Un exemple : le « FSPM pommier »

Quelques aperçus du modèle visuel du développement de la charpentière du pommier, montrant la floraison et le développement des fruits. Le modèle dynamique et disponible à https://www.youtube.com/watch?v=PNUdLlA3jFw (travail par Florian VILLARD, étudiant en horticulture, niveau M1, Agrocampus Ouest Angers, juillet 2013) - © D.R.
Quelques aperçus du modèle visuel du développement de la charpentière du pommier, montrant la floraison et le développement des fruits. Le modèle dynamique et disponible à https://www.youtube.com/watch?v=PNUdLlA3jFw (travail par Florian VILLARD, étudiant en horticulture, niveau M1, Agrocampus Ouest Angers, juillet 2013) – © D.R.

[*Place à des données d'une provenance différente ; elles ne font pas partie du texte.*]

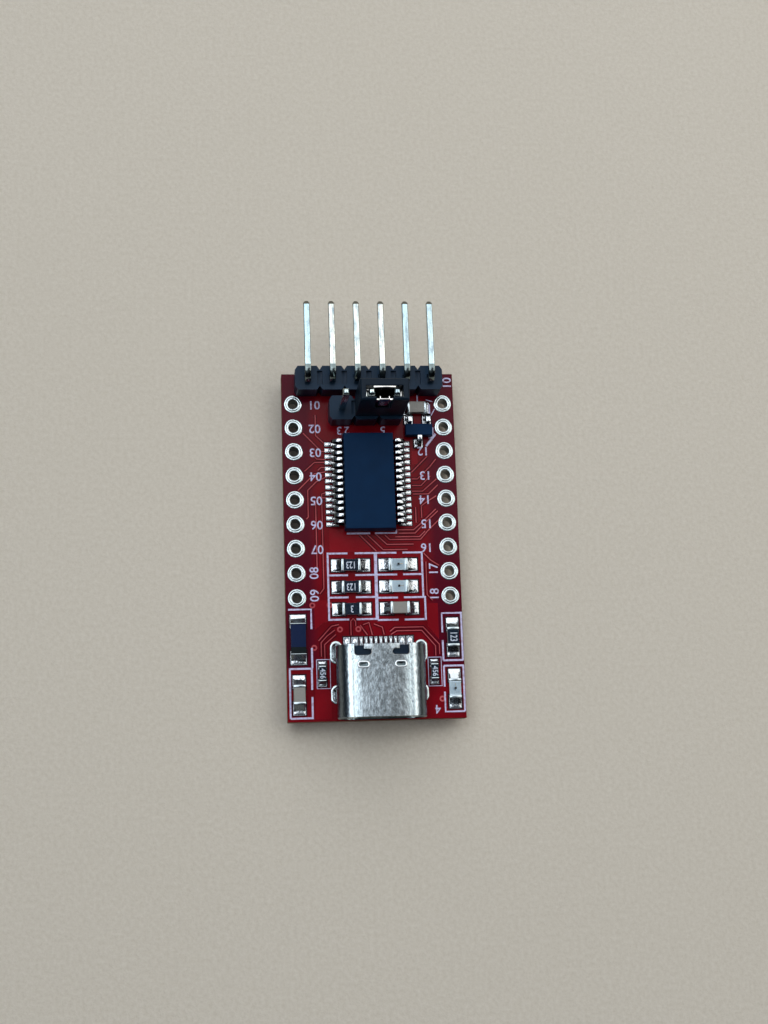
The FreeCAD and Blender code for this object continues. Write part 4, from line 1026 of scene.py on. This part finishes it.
strips("port_shell_cut_rims", cut_rims(), shell_high.z, 0.08, 0.014, 0.05, rim_highlight, "shell_steel")
eased("port_insulator", port_nylon, 0.04)
paint(nodes["port_contacts"].data, lead_tin)
leg_rim = through_board(((0.36, 0.01), (0.4, 0.044), (0.48, 0.049), (0.57, 0.036), (0.64, -0.004)), 0.4)
leg_x = 4.32 * mm
slot_rims = bmesh.new()
for side in (-1, 1):
    for y, half_straight in ((-14.48, 0.51), (-18.71, 0.31)):
        place = (port_x + side * leg_x, y * mm, board_under)
        slot_rims.from_mesh(placed(lathe(leg_rim, 32, (0, half_straight)), place))
plain("port_slot_rims_tinned", slot_rims, levelled_tin, "tinned_copper", "port_slot_rims")
tail_beads = bmesh.new()
tail_near_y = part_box("port_contacts")[1].y
for x, half in [(0.25 + 0.5 * i, 0.155) for i in range(4)] + [(2.4, 0.31), (3.2, 0.31)]:
    for side in (-1, 1):
        place = Vector((port_x + side * x * mm, tail_near_y - 0.46 * mm, pad_level + 0.05 * mm))
        ball(tail_beads, place, (half, 0.5, 0.13), 14, 8)
plain("port_tail_solder", tail_beads, solder_finish, "solder")
paint(nodes["port_leg_solder"].data, solder_finish)


# The module stands on a sheet of warm grey-beige card, lit from a wide window behind its left
# shoulder and from a pale room.

def card(far_colour):
    """Card that a viewer sees fade into one even colour away from the module."""
    finish = Finish("beige_card", Roughness=0.85, Specular_IOR_Level=0.2)
    fibre = finish.noise(2.4, 5.0, 0.7)
    cloud = finish.noise(0.03, 3.0)
    grain = finish.ramp(fibre, ((0.3, 0.0), (0.7, 1.0)))
    shade = finish.mix(grain, (0.65, 0.59, 0.495), (0.755, 0.702, 0.612))
    finish.done(finish.mix(cloud * 0.25, shade, (0.62, 0.565, 0.465)), fibre, 0.05)
    spot = finish.node("ShaderNodeTexCoord", output="Object")
    away = finish.node("ShaderNodeVectorMath", {"operation": "LENGTH"}, {0: spot}, "Value")
    far = finish.soft_step(away, 0.09, 0.3)
    even = finish.node("ShaderNodeEmission", (), {"Color": far_colour + (1,), "Strength": 1.0})
    lit = Value(finish, finish.shader.outputs[0])
    shown = finish.node("ShaderNodeMixShader", (), {0: far * finish.seen(), 1: lit, 2: even})
    finish.put(finish.tree.nodes["Material Output"].inputs["Surface"], shown)
    return finish.material


backdrop_colour = (0.53, 0.5, 0.445)
floor_mesh = bpy.data.meshes.new("floor")
half_card = 1.6
corners = [(x * half_card, y * half_card, 0) for x, y in ((-1, -1), (1, -1), (1, 1), (-1, 1))]
floor_mesh.from_pydata(corners, [], [(0, 1, 2, 3)])
paint(floor_mesh, card(backdrop_colour))
held("floor", floor_mesh)


def softbox(name, place, size, power, colour):
    """A square lamp that faces the middle of the board."""
    light = bpy.data.lights.new(name, "AREA")
    light.shape, light.size, light.energy, light.color = "SQUARE", size, power, colour
    lamp = held(name, light)
    lamp.location = place
    aim = Vector((0, 0, 0.003))
    lamp.rotation_euler = (Vector(place) - aim).to_track_quat("Z", "Y").to_euler()


softbox("north_window", (0.03, 0.36, 0.4), 0.66, 1.8, (0.96, 0.98, 1.0))
softbox("west_window", (-0.17, 0.03, 0.47), 0.3, 0.44, (0.93, 0.97, 1.0))
softbox("east_wall", (0.3, 0.06, 0.36), 0.34, 0.5, (1.0, 0.97, 0.92))

world = bpy.data.worlds.new("pale_room")
bpy.context.scene.world = world
world.use_nodes = True
room = Graph()
room.tree = world.node_tree
upward = room.split(room.node("ShaderNodeTexCoord", output="Generated"), "Z")
westward = upward.part("X") * -2.4 + 1.0
sky = room.ramp(upward, (
    (0.0, (0.035, 0.033, 0.032)), (0.7, (0.026, 0.036, 0.05)), (0.79, (0.21, 0.235, 0.27)),
    (0.85, (0.38, 0.42, 0.47)), (0.97, (0.34, 0.385, 0.44)), (1.0, (0.26, 0.3, 0.35))))
straight = room.node("ShaderNodeLightPath", output="Is Camera Ray")
seen = (room.seen() * room.soft_step(abs(upward), 0.16, 0.04)).math("MAXIMUM", straight)
southward = room.node("ShaderNodeMapRange", (), {"Value": upward.part("Y"), "From Min": 0.0,
                                                 "From Max": -0.4, "To Min": 1.0, "To Max": 0.3})
level = room.node("ShaderNodeClamp", (), {"Value": westward, "Min": 0.35, "Max": 1.7}) * southward
background = world.node_tree.nodes["Background"].inputs
room.put(background["Color"], room.mix(seen, sky, backdrop_colour))
room.put(background["Strength"], level * (1 - seen) + seen)

lens = bpy.data.cameras.new("camera")
lens.sensor_fit, lens.sensor_height, lens.lens, lens.clip_start = "VERTICAL", 36.0, 49.85, 0.001
camera = held("camera", lens)
tilt = Matrix.Rotation(-0.201, 4, "X") @ Matrix.Rotation(0.104, 4, "Y") @ Matrix.Rotation(0.033, 4, "Z")
camera.matrix_world = Matrix.Translation((-0.0145, -0.02876, 0.1452)) @ tilt.transposed()
bpy.context.scene.camera = camera
bpy.context.scene.view_settings.view_transform = "Standard"
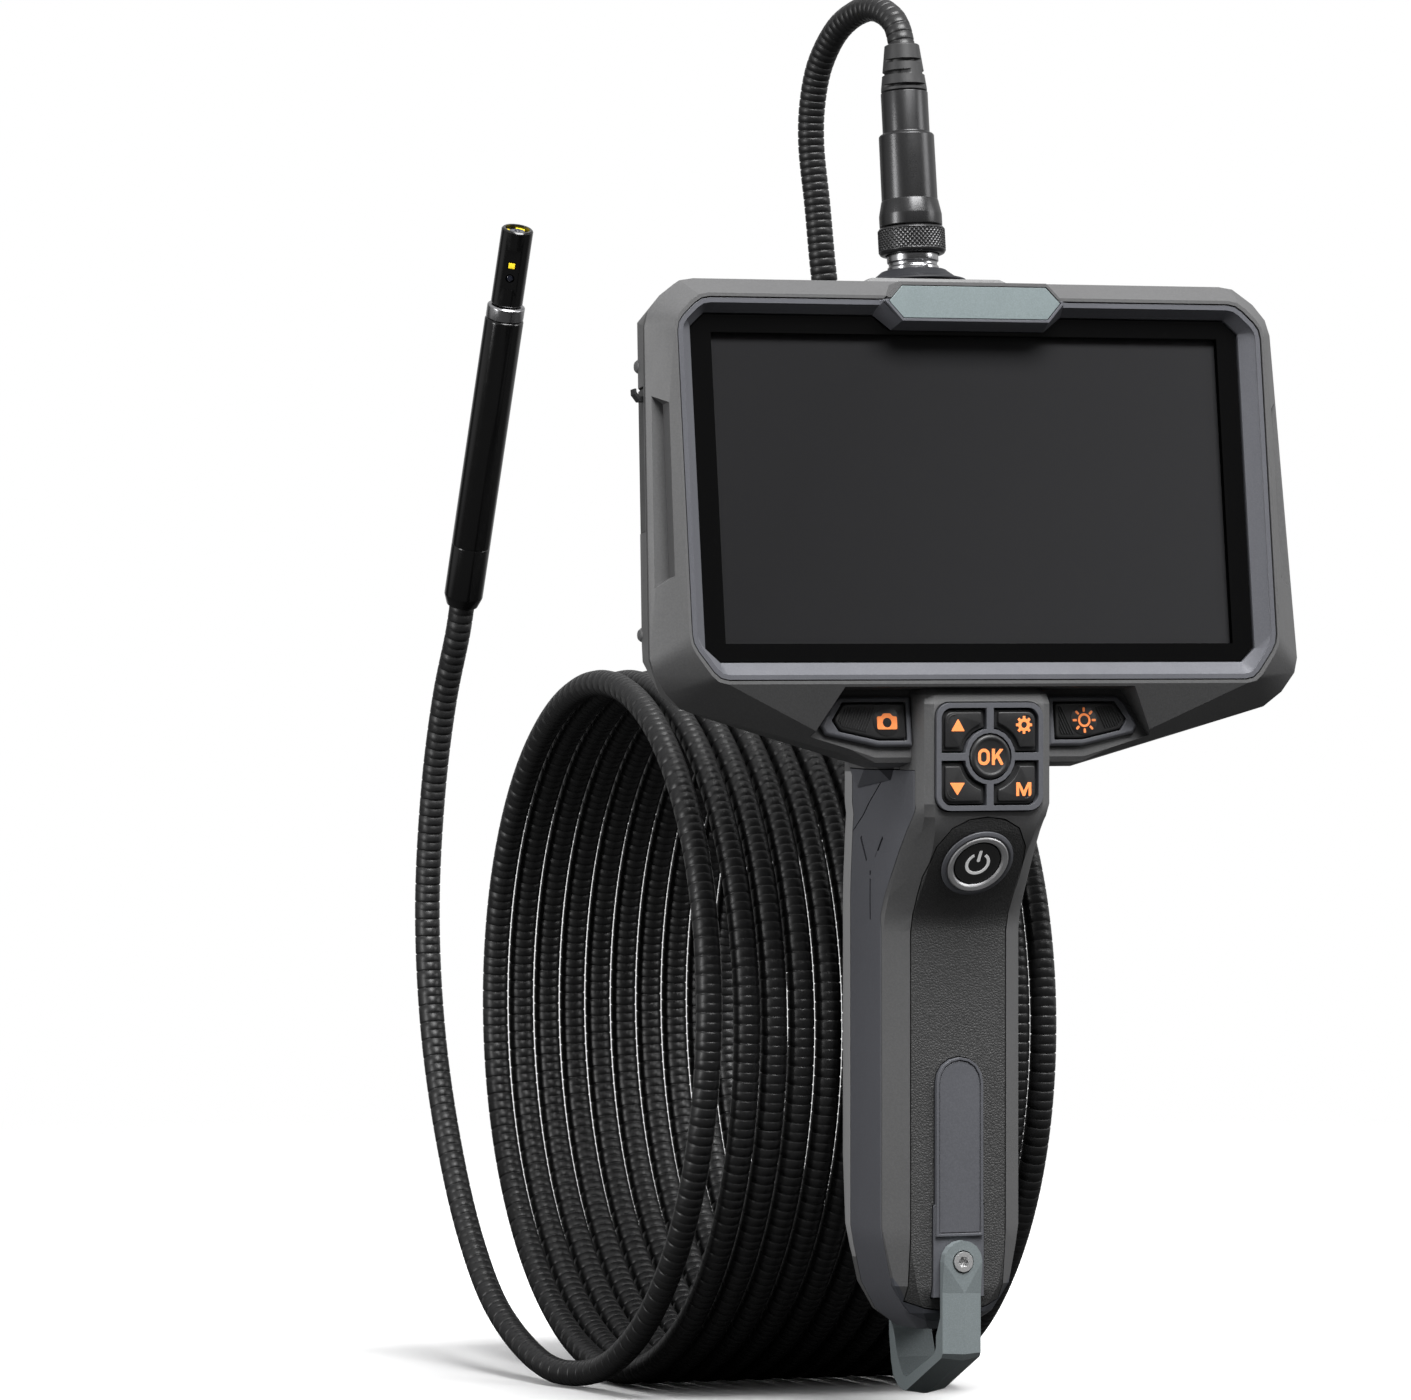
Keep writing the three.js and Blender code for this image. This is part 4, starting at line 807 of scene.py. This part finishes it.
def cable_part(name, first, last, replaced=None):
    """One capped length of the jacket, from station first up to last."""
    rows = last - first
    part = slice(first, last)
    ring = np.arange(AROUND)
    angles = ring * 2 * math.pi / AROUND
    reach = np.repeat(radii[part, None], AROUND, 1)
    shut = np.abs(np.sin(angles))[None, :] < 0.80
    reach = np.where((slots[part, None] == 1) & shut, SHUT_RADIUS, reach)
    cosines, sines = np.cos(angles)[None, :, None], np.sin(angles)[None, :, None]
    vertices = centres[part, None, :] + reach[:, :, None] * (
        cosines * sideways[part, None, :] + sines * upright[part, None, :])
    vertices = vertices.reshape(-1, 3) * MM
    row_start = np.arange(rows - 1)[:, None] * AROUND
    here = row_start + ring[None, :]
    beside = row_start + (ring[None, :] + 1) % AROUND
    quads = np.stack([here, beside, beside + AROUND, here + AROUND], 2).reshape(-1, 4)
    count = len(quads)
    corners = np.concatenate([quads.ravel(), ring[::-1], ring + (rows - 1) * AROUND])
    starts = np.concatenate([np.arange(count) * 4, [count * 4, count * 4 + AROUND]])
    mesh = bpy.data.meshes.new(name)
    mesh.vertices.add(len(vertices))
    mesh.vertices.foreach_set("co", vertices.astype(np.float32).ravel())
    mesh.loops.add(count * 4 + 2 * AROUND)
    mesh.polygons.add(count + 2)
    mesh.loops.foreach_set("vertex_index", corners.astype(np.int32))
    mesh.polygons.foreach_set("loop_start", starts.astype(np.int32))
    mesh.polygons.foreach_set("use_smooth", [True] * count + [False, False])
    mesh.update(calc_edges=True)
    mesh.validate()
    obj = bpy.data.objects.new(name, mesh)
    bpy.context.scene.collection.objects.link(obj)
    mesh.materials.append(CABLE)
    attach(obj, "plug")
    if replaced:
        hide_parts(replaced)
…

Une des principales problématiques de la production de pommes qui intéresse les producteurs, les sélectionneurs ainsi que les chercheurs, est son hétérogénéité en quantité et qualité au sein d’un arbre, du verger, et surtout d’une année à l’autre. Cette hétérogénéité est influencée par une interaction forte entre génétique (liée à la variété produite) et environnement (lié à la fois au climat mais également aux relations trophiques et hormonales entre les organes de l’arbre). L’expérience pratique montre que la charpentière, branche fruitière insérée directement sur le tronc de l’arbre, s’avère être un niveau d’échelle intéressant pour étudier les processus et les interactions impliqués même si l’échelle organe ainsi que l’échelle de l’arbre entier ne doivent pas être négligées. Ainsi, un modèle de la charpentière d’un pommier est en cours de développement à Angers (UMR IRHS-équipe FruitQual), combinant le modèle « Fruit Virtuel » (UR PSH, INRA-Avignon) et un modèle statique de la structure de la charpentière. La partie « Fruit Virtuel » de notre modèle prend en considération des processus physiologiques et biophysiques contribuant à la masse sèche et fraîche du fruit ainsi que des paramètres de qualité à l’échelle de l’organe (fruit), tandis que le modèle structure décrit la topologie et la géométrie de toutes les organes (entre-nœuds, bourgeons, feuilles, fleurs, fruits). Le modèle commence avec la nouaison (formation du fruit après fécondation) et s’arrête à la récolte des fruits (maturité). Grace à la description explicite de la topologie (insertion de chaque organe à un autre, et donc sa connectivité) et géométrie (forme, dimension et orientation) de chaque organe, la simulation du transport de sucre des feuilles (sources) aux fruits (puits) est réalisée en parallèle. D’abord développé sur une variété type, le modèle sera ensuite paramétré pour être applicable à différentes variétés à l’architecture et qualité de fruits contrastées.

Un outil scientifique et pédagogique

Chaque modèle dédié à décrire les systèmes de production en horticulture ou agriculture doit se mesurer à un catalogue de critères dont le plus important est l’applicabilité. Un nombre important des modèles développés par les chercheurs dans ce domaine reste trop souvent théorique. Or, c’est souvent à partir de ces modèles théoriques que des outils d’aide à la décision (OAD) utilisables par les professionnels de la filière peuvent être développés soit en rajoutant des passerelles infographiques[2], soit en les simplifiant et ainsi les rendant plus « empiriques ». De tels modèles peuvent également servir pour l’enseignement en participant à l’acquisition par les étudiants d’une démarche systémique et intégrée pour comprendre les systèmes horticoles. Ainsi, le modèle charpentière, avec son interface graphique, a vocation à remplir ces différents objectifs en étant à la fois un outil scientifique et pédagogique. Enfin, il peut permettre le développement d’OAD pour simuler et prédire la qualité du produit en testant de nouveaux itinéraires techniques, contraintes climatiques ou nouvelles variétés dans l’objectif d’une production plus durable.

[1] Gerhard Buck-Sorlin

[2] Une passerelle infographique est l’ensemble des logiciels et applications qui grâce à l’infographie rendent un modèle plus accessible et compréhensible à l’utilisateur ; par exemple, un menu contenant des boutons et potentiomètres pour modifier les valeurs des paramètres.